▸ **Requirement**
Read the lines that follow and pick out every one containing the word "manifold".

▸ **Data records**
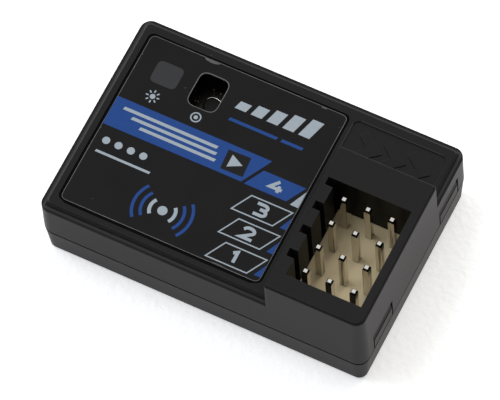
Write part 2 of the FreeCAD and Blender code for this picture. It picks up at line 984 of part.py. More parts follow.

...

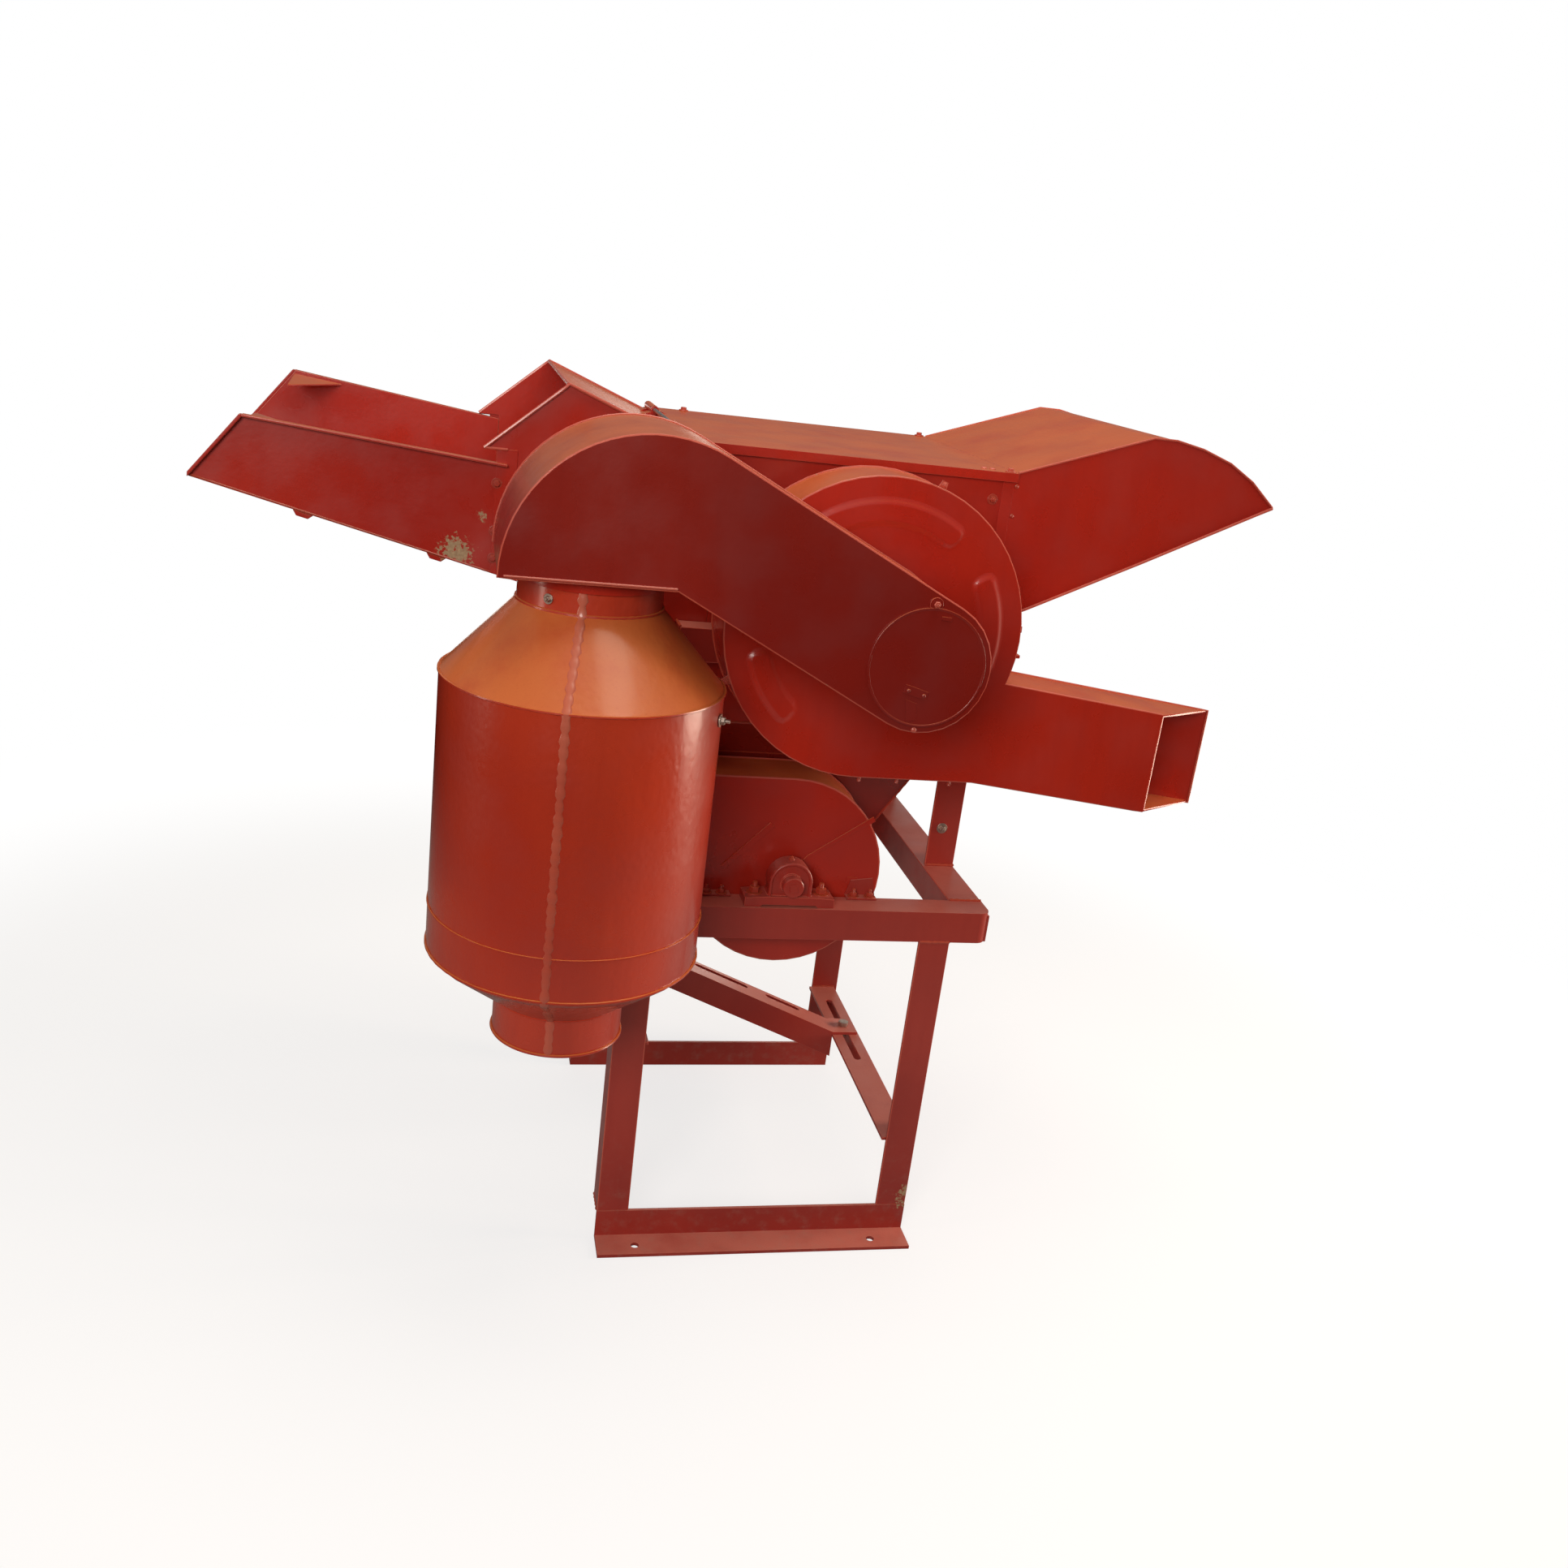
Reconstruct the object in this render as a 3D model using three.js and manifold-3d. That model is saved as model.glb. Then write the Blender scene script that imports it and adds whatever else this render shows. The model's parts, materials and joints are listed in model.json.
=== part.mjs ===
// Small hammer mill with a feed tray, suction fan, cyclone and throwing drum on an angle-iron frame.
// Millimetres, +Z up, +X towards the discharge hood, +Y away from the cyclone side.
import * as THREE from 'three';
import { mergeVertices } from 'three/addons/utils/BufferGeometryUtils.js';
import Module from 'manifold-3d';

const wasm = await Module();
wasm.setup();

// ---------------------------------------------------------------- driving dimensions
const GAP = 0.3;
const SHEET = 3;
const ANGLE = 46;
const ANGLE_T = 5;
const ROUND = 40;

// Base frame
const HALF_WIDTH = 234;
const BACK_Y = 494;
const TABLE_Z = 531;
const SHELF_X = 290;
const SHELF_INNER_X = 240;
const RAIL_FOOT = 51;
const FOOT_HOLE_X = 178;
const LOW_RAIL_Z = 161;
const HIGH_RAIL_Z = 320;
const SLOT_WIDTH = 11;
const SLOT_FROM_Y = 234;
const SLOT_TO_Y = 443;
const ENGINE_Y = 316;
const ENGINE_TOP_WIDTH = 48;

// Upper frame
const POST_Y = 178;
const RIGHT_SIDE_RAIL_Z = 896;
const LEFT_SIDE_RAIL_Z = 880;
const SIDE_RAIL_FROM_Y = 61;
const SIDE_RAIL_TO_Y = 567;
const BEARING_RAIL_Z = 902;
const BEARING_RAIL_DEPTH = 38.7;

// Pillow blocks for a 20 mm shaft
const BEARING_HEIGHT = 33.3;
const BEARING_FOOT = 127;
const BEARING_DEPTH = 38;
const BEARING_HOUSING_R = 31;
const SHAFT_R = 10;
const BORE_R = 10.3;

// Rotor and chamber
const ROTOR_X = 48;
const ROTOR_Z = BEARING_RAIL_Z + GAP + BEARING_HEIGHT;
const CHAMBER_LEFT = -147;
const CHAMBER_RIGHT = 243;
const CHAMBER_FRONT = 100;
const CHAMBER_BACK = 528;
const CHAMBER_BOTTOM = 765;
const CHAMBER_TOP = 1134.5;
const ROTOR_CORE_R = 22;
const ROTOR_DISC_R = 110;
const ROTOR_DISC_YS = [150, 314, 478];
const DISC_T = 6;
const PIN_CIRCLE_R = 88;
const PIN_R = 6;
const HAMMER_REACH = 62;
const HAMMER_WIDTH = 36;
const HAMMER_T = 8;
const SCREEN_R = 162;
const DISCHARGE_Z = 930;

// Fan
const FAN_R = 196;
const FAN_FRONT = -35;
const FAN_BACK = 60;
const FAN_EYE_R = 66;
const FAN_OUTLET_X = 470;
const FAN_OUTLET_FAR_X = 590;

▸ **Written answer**
Reconstruct the object in this render as a 3D model using three.js and manifold-3d. That model is saved as model.glb. Then write the Blender scene script that imports it and adds whatever else this render shows. The model's parts, materials and joints are listed in model.json.
import Module from 'manifold-3d';